▶ Stated exercise
Copy out each line of the material below with no changes.

▶ Dataset section
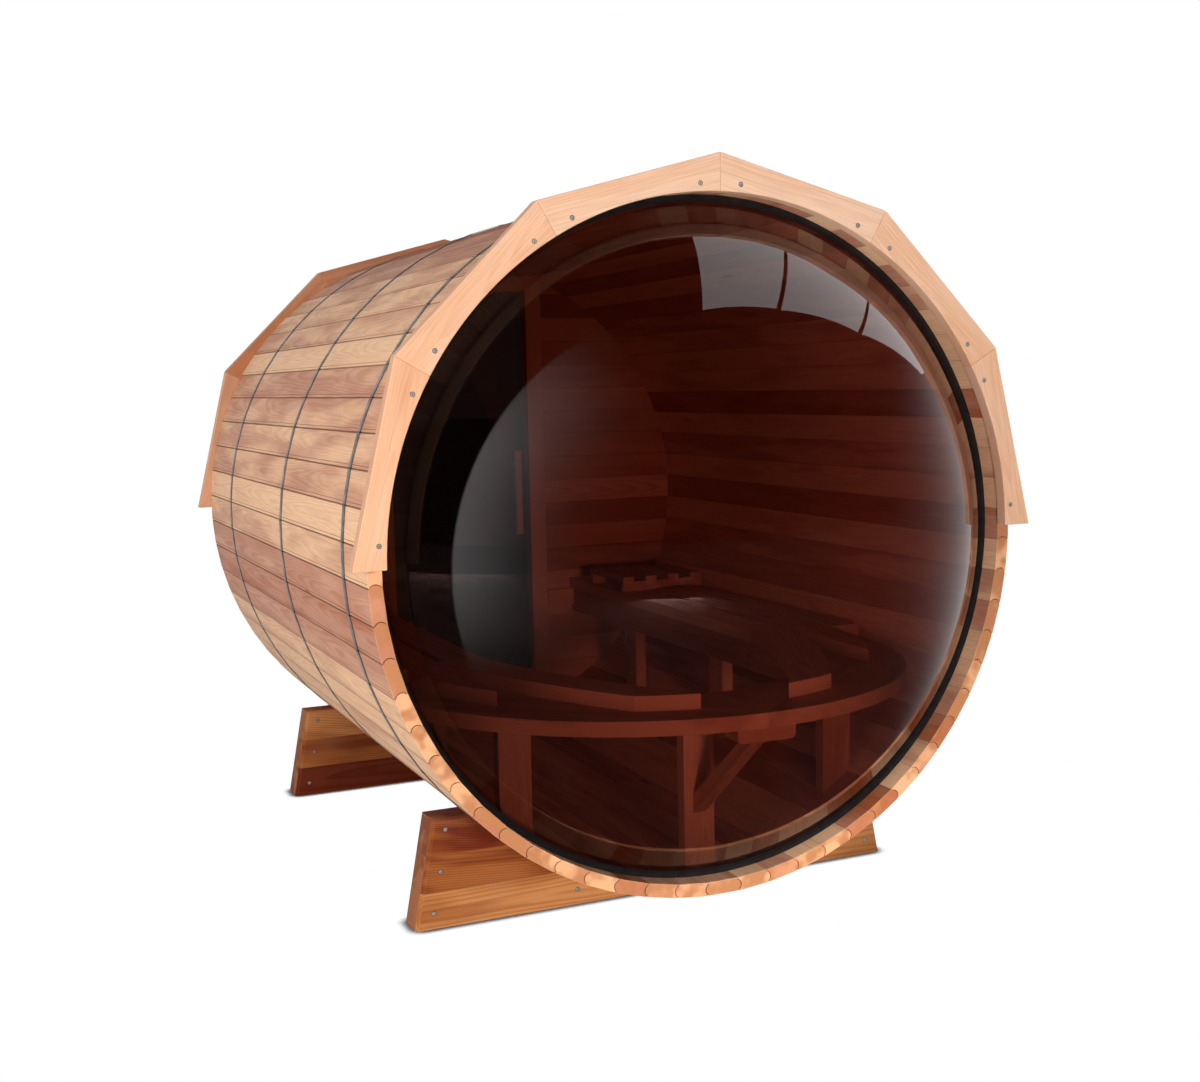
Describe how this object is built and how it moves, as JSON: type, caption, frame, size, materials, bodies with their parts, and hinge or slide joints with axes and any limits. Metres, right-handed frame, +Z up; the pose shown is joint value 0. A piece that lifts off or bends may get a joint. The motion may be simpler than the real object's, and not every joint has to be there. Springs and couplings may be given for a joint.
{
  "type": "barrel sauna",
  "caption": "Round stave sauna cabin on two timber cradles, with steel bands, a domed bubble window at one end, a hinged glass door at the other and a U-shaped bench inside.",
  "frame": {"origin": "on the ground, at the middle of the overall width and length", "axes": "+Z up, +Y along the barrel towards the door, -Y towards the bubble window, X across"},
  "size_m": [1.906, 2.544, 1.975],
  "materials": {
    "stave_cedar": "planed, lightly oiled",
    "trim_cedar": "planed, lightly oiled",
    "cradle_cedar": "planed, oiled",
    "wall_cedar": "planed",
    "bench_cedar": "sanded",
    "frame_cedar": "planed",
    "handle_wood": "sanded",
    "band_steel": "dull zinc",
    "hinge_steel": "satin",
    "bronze_acrylic": "gloss, bronze tint",
    "tinted_glass": "gloss, dark tint"
  },
  "bodies": {
    "cabin": {"barrel_staves_01": "stave_cedar", "barrel_staves_02": "stave_cedar", "barrel_staves_03": "stave_cedar", "barrel_staves_04": "stave_cedar", "barrel_staves_05": "stave_cedar", "barrel_staves_06": "stave_cedar", "barrel_staves_07": "stave_cedar", "barrel_staves_08": "stave_cedar", "barrel_staves_09": "stave_cedar", "barrel_staves_10": "stave_cedar", "barrel_staves_11": "stave_cedar", "barrel_staves_12": "stave_cedar", "barrel_staves_13": "stave_cedar", "barrel_staves_14": "stave_cedar", "barrel_staves_15": "stave_cedar", "barrel_staves_16": "stave_cedar", "bench_aprons": "bench_cedar", "bench_front_board": "bench_cedar", "bench_front_props": "bench_cedar", "bench_ledgers": "bench_cedar", "bench_left_boards": "bench_cedar", "bench_legs": "bench_cedar", "bench_right_boards": "bench_cedar", "bubble_window": "bronze_acrylic", "door_end_band": "band_steel", "door_end_cradle_blocks": "cradle_cedar", "door_end_cradle_sill": "cradle_cedar", "door_end_trim_left": "trim_cedar", "door_end_trim_right": "trim_cedar", "door_head_and_sill": "frame_cedar", "door_hinge_plates": "hinge_steel", "door_posts": "frame_cedar", "end_wall_left": "wall_cedar", "end_wall_over_and_under_door": "wall_cedar", "end_wall_right": "wall_cedar", "headrest": "bench_cedar", "middle_band": "band_steel", "window_end_band": "band_steel", "window_end_cradle_blocks": "cradle_cedar", "window_end_cradle_sill": "cradle_cedar", "window_end_trim_left": "trim_cedar", "window_end_trim_right": "trim_cedar"},
    "door": {"door_glass": "tinted_glass", "door_handles": "handle_wood", "door_hinge_clamps": "hinge_steel"}
  },
  "joints": [
    {"name": "door_hinge", "type": "hinge", "parent": "cabin", "child": "door", "pos_m": [-0.291, 1.2025, 1.009], "axis": [0, 0, 1], "range_deg": [0, 100]}
  ]
}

▶ Response to this exercise
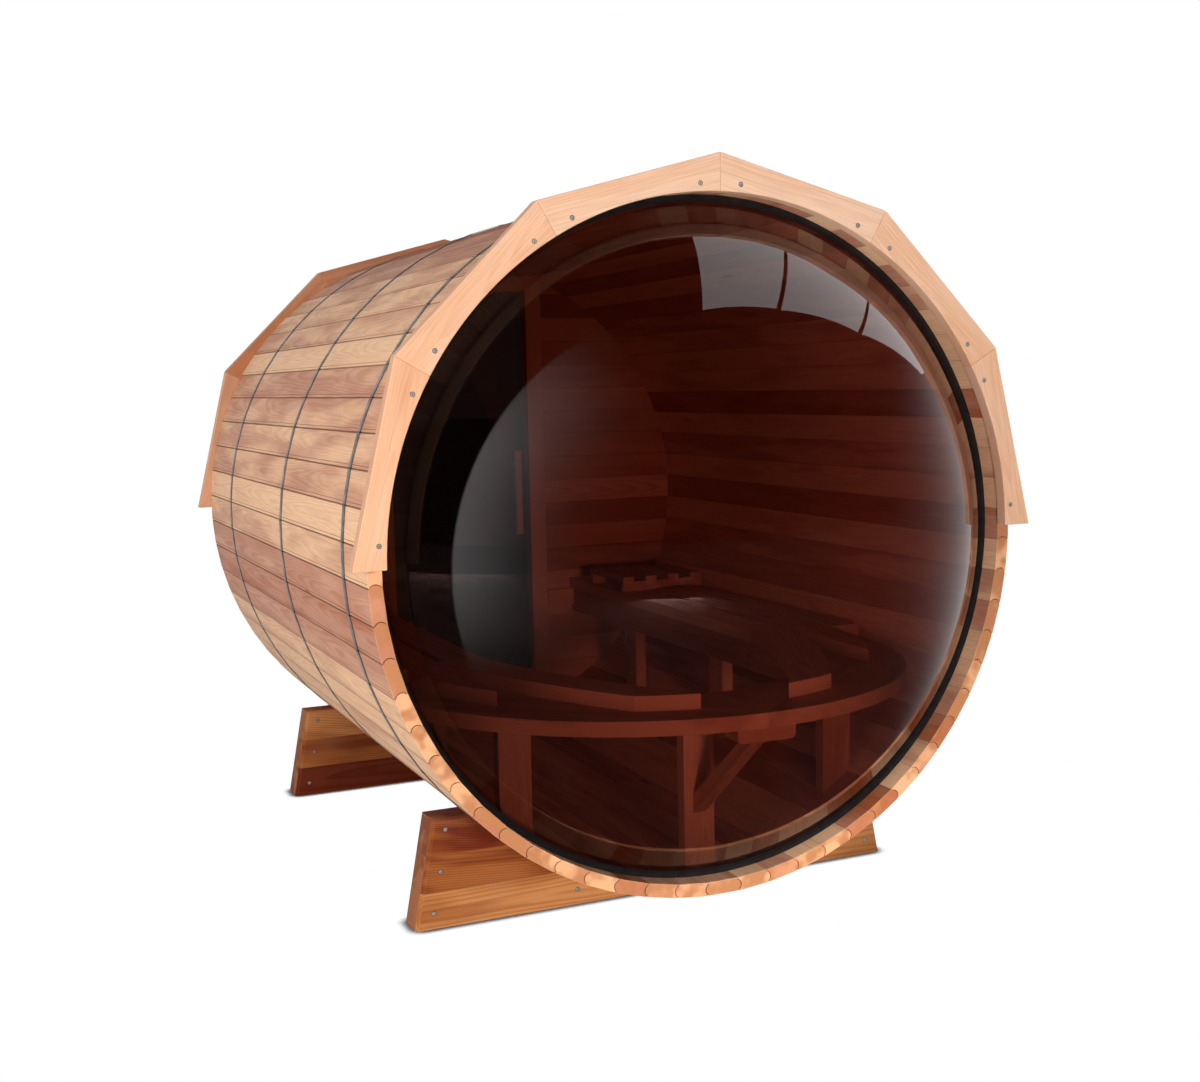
Describe how this object is built and how it moves, as JSON: type, caption, frame, size, materials, bodies with their parts, and hinge or slide joints with axes and any limits. Metres, right-handed frame, +Z up; the pose shown is joint value 0. A piece that lifts off or bends may get a joint. The motion may be simpler than the real object's, and not every joint has to be there. Springs and couplings may be given for a joint.
{
  "type": "barrel sauna",
  "caption": "Round stave sauna cabin on two timber cradles, with steel bands, a domed bubble window at one end, a hinged glass door at the other and a U-shaped bench inside.",
  "frame": {"origin": "on the ground, at the middle of the overall width and length", "axes": "+Z up, +Y along the barrel towards the door, -Y towards the bubble window, X across"},
  "size_m": [1.906, 2.544, 1.975],
  "materials": {
    "stave_cedar": "planed, lightly oiled",
    "trim_cedar": "planed, lightly oiled",
    "cradle_cedar": "planed, oiled",
    "wall_cedar": "planed",
    "bench_cedar": "sanded",
    "frame_cedar": "planed",
    "handle_wood": "sanded",
    "band_steel": "dull zinc",
    "hinge_steel": "satin",
    "bronze_acrylic": "gloss, bronze tint",
    "tinted_glass": "gloss, dark tint"
  },
  "bodies": {
    "cabin": {"barrel_staves_01": "stave_cedar", "barrel_staves_02": "stave_cedar", "barrel_staves_03": "stave_cedar", "barrel_staves_04": "stave_cedar", "barrel_staves_05": "stave_cedar", "barrel_staves_06": "stave_cedar", "barrel_staves_07": "stave_cedar", "barrel_staves_08": "stave_cedar", "barrel_staves_09": "stave_cedar", "barrel_staves_10": "stave_cedar", "barrel_staves_11": "stave_cedar", "barrel_staves_12": "stave_cedar", "barrel_staves_13": "stave_cedar", "barrel_staves_14": "stave_cedar", "barrel_staves_15": "stave_cedar", "barrel_staves_16": "stave_cedar", "bench_aprons": "bench_cedar", "bench_front_board": "bench_cedar", "bench_front_props": "bench_cedar", "bench_ledgers": "bench_cedar", "bench_left_boards": "bench_cedar", "bench_legs": "bench_cedar", "bench_right_boards": "bench_cedar", "bubble_window": "bronze_acrylic", "door_end_band": "band_steel", "door_end_cradle_blocks": "cradle_cedar", "door_end_cradle_sill": "cradle_cedar", "door_end_trim_left": "trim_cedar", "door_end_trim_right": "trim_cedar", "door_head_and_sill": "frame_cedar", "door_hinge_plates": "hinge_steel", "door_posts": "frame_cedar", "end_wall_left": "wall_cedar", "end_wall_over_and_under_door": "wall_cedar", "end_wall_right": "wall_cedar", "headrest": "bench_cedar", "middle_band": "band_steel", "window_end_band": "band_steel", "window_end_cradle_blocks": "cradle_cedar", "window_end_cradle_sill": "cradle_cedar", "window_end_trim_left": "trim_cedar", "window_end_trim_right": "trim_cedar"},
    "door": {"door_glass": "tinted_glass", "door_handles": "handle_wood", "door_hinge_clamps": "hinge_steel"}
  },
  "joints": [
    {"name": "door_hinge", "type": "hinge", "parent": "cabin", "child": "door", "pos_m": [-0.291, 1.2025, 1.009], "axis": [0, 0, 1], "range_deg": [0, 100]}
  ]
}